Broadcom appears to be the vendor of choice for the first round of draft 802.11ac products and Buffalo has been open about its draft 11ac technology partner. So it's neither a secret nor surprise that both the D1800H router and D1300 bridge are Broadcom based. Buffalo filed a short-term confidentiality request to temporarily block the usual handy internal FCC pictures. So I had to open 'em up for a look see.
There are three antennas per radio, PCB antennas for 5 GHz (grey cable) and bent-metal for 2.4 GHz (white cables). All are positioned at the top and front of the router when the router is stood vertically. Note that both radios are connectorized mini-PCIe boards. The 2.4 GHz radio probably could have been put directly on board to save cost since the BCM4331 has been around for awhile. But keeping the draft 11ac radio as a module is probably a smart move at this point.
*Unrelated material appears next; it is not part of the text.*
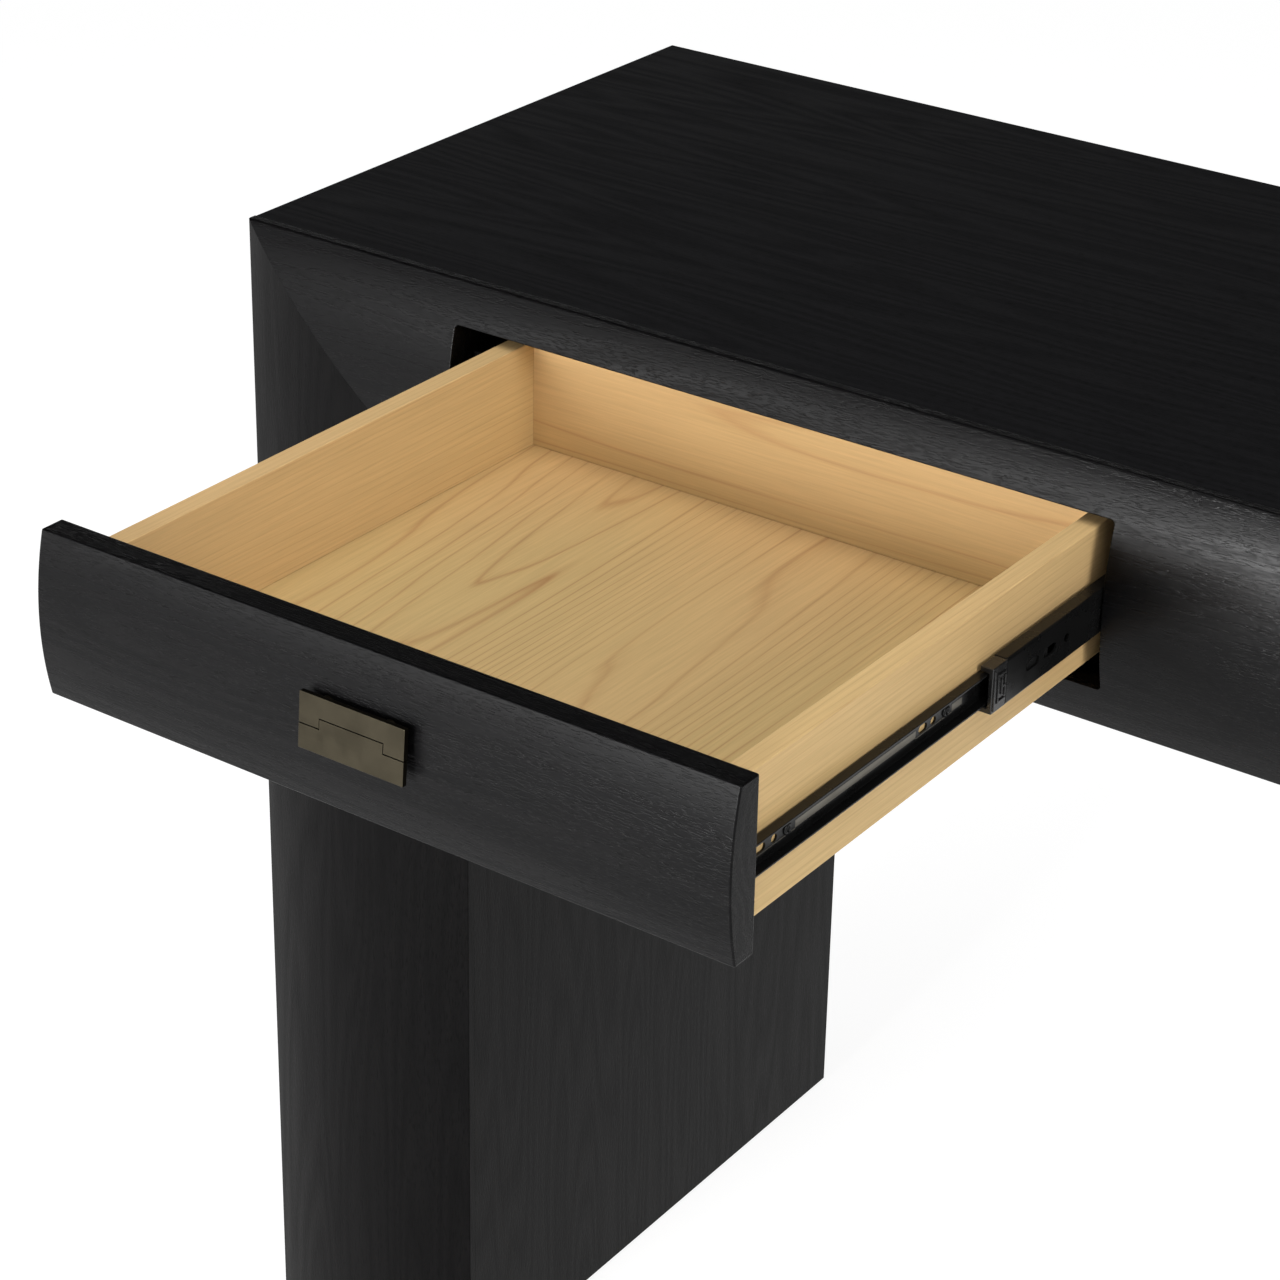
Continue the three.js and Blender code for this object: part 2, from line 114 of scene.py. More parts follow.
# ---- drop pulls
PULL = (67.0, 31.0, 3.0)  # length, height, thickness
PULL_SEAT = (394.0, -15.456, 767.5)  # on the left drawer's shut front
PULL_TILT = math.radians(-4.5)
PULL_TOP = 5.5
STANDOFF = 4.0
TONGUE = 41.0
TONGUE_TOP = 11.5
TONGUE_RISE = 2.5
SHOULDER = 17.1
SLIT = 0.35
PIN_DROP = 14.5
PIN_RADIUS = 0.75
BOSS_RADIUS = 4.5
BOSS_PLACE = 20.0
PULL_EDGE = 0.2
PIN_EDGE = 0.15
SHOULDER_GAP = 0.12

# ---- softness of the edges
SANDED = 1.1
EASED = 0.6
CRISP = 0.05
MITRE = 0.12
LIP = 0.8
SHALLOW = math.radians(12)

# ---- the pillow: an arc over the apron's height that stands BULGE proud in its middle
PILLOW_RADIUS = (APRON ** 2 / 4 + BULGE ** 2) / (2 * BULGE)
PILLOW_STEPS = 49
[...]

Figure 3: WZR-D1800H inside view
Figure 3 was taken with all heatsinks and RF shields removed so that I could identify all the components, which are summarized in Table 1. This is a pretty straightforward design, similar to the other top-of-line Broadcom based routers also shown in Table 1, except for the BCM4360 draft 11ac radio.
|Buffalo WZR-D1800H / WLI-H4-D1300||ASUS RT-N66U||NETGEAR WNDR4500|
|CPU||Broadcom BCM4706||Broadcom BCM4706||Broadcom BCM4706|
|Switch||Broadcom BCM53125||Broadcom BCM53115 (?)||Broadcom BCM53115 (?)|
|RAM||128 MB||256 MB||128 MB|
|Flash||128 MB||32 MB||128 MB|
|2.4 GHz Radio||- BCM4331
- SiGE SE2594L Dual Band 802.11a/b/g/n
Wireless LAN Front End (x3)
|- BCM4331||- BCM4331
- 2.4 GHz power amps (x3) (?)
|5 GHz radio||- Broadcom BCM4360
- Skyworks SE5003L 5 GHz, 23dBm Power Amp
w/ Power Detector (x3)
|- Broadcom BCM4331||- Broadcom BCM4331
- 5 GHz power amps (x3) (?)
Table 1: Router component summary and comparison
Figure 4 shows the WLI-H4-D1300 bridge's inside view, with all heatsinks and RF shields undisturbed. The only difference between the two that the WAN port components (connector, transformer, etc.). The WAN port Ethernet PHY is part of the BCM53125 switch.